Devenu premier ministre en décembre 2006 à l’âge de 81 ans, Antoine Gizenga est le plus vieux chef de gouvernement de l’histoire politique de la RDC. Mais c'était aussi l’un des politiciens congolais le plus connu d’Afrique, des années 1960-1970.
Vice-Premier ministre dans le gouvernement de Patrice-Emery Lumumba en 1960, Antoine Gizenga apparaîtra, après l'assassinat du héros national congolais, comme son digne successeur et héritier politique. De Kisangani où il s'était installé depuis octobre 1960, Antoine Gizenga va reconstituer le gouvernement Lumumba qui sera reconnu par 25 pays au monde.

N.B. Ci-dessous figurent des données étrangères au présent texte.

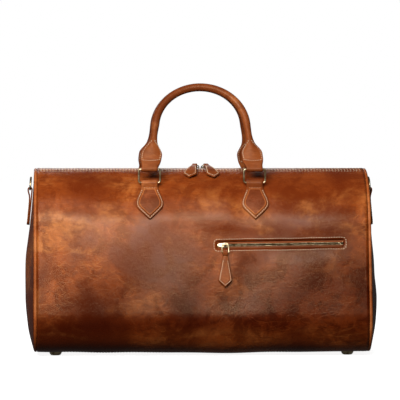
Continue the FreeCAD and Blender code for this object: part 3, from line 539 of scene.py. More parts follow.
FOOT_X, FOOT_Y, FLOOR_Z = 220, 58, 6
spin = np.arange(32) * math.pi / 16
foot_profile = np.array([[2.0, 8.0], [9.2, 8.0], [10.0, 7.4], [10.1, 6.2], [9.7, 5.0], [8.9, 3.2],
                         [8.0, 1.6], [7.0, 0.5], [5.4, 0.05], [2.5, 0.0]])
foot_profile[:, 1] = np.minimum(foot_profile[:, 1], FLOOR_Z - 0.05)
for row, y in (("front", -FOOT_Y), ("back", FOOT_Y)):
    for word, x in (("left", -FOOT_X), ("right", FOOT_X)):
        grid = np.stack([x + foot_profile[:, :1] * np.cos(spin),
                         y + foot_profile[:, :1] * np.sin(spin),
                         np.repeat(foot_profile[:, 1:], 32, 1)], -1)
        points, faces = capped(grid)
        piece(f"foot_{row}_{word}_stud", points, faces, "bag",
              antique_brass, [f"foot_{row}_{word}"])

# ---- Main zip ----
# Two woven tapes carry brass teeth and are sewn under the hide strips. Cast stops hold both
# ends of the chain.


def tape_finish(name, low, high):
    """Woven cotton tape: fine ribs across and finer picks along it."""
    f = Finish(name, Specular_IOR_Level=0.25)
    spot = f.place()
    ribs = f.node("ShaderNodeTexWave", dict(bands_direction="Z"), {"Vector": spot, "Scale": 190.0})
    picks = f.node("ShaderNodeTexWave", dict(bands_direction="X"), {"Vector": spot, "Scale": 330.0})
    weave = ribs * 0.6 + picks * 0.4
    return f.give(Base_Color=f.mix(weave, low, high), Roughness=0.95 - 0.2 * weave,
                  Normal=f.bump(weave, 0.0003, 0.8))


dark_tape = tape_finish("dark_tape", rgb(30, 18, 12), rgb(62, 40, 27))
MAIN_Z = 277.6
TAPE_LENGTH, CHAIN_LENGTH = 464, 444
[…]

Après le coup d’Etat de novembre 1965 du général Joseph-Désiré Mobutu, commandant en chef de l’Armée Nationale Congolaise (ANC) contre le président Joseph Kasa–Vubu, Antoine Gizenga quitte clandestinement Kinshasa le 19 février 1966 et part en exil. Il y restera pendant 26 ans. Il bénéficiera de l’asile politique dans plusieurs pays dont l’URSS, la Guinée, le Mali et l’Angola. allons, dans cette série d’articles, survoler successivement les relations qu’Antoine Gizenga a entretenues avec les présidents de ces trois pays africains en particulier. Il s’agit d’Ahmed Sekou Touré, de Madibo Keita et d’Agostino Neto.
Antoine Gizenga est à Moscou lors de la Table-Ronde de Bruxelles.
Antoine Gizenga, le président général du parti politique PSA (Parti solidaire Africain) comptant en son sein Pierre Mulele, Sylvain Kama, Cléophas Kamitatu, Bernardin Mungul–Diaka, se trouve, depuis le 15 janvier 1960, à Moscou lors du déroulement de la Conférence de la Table–Ronde de Bruxelles. Tenue du 20 janvier au 20 février 1960 dans la capitale belge, cette conférence doit décider de l’avenir politique du Congo-Belge. De Moscou, où il va rester durant les assises de Bruxelles, Antoine Gizenga fait la déclaration suivante : « La Belgique doit se persuader que l’indépendance du Congo est une chose que nous obtiendrons tôt ou tard de la manière que préféreront les Belges, c'est-à-dire, s’ils veulent que cela s’obtienne par la paix, il en sera ainsi, mais s’ils choisissent la force des armes, il en sera également ainsi pour nous. »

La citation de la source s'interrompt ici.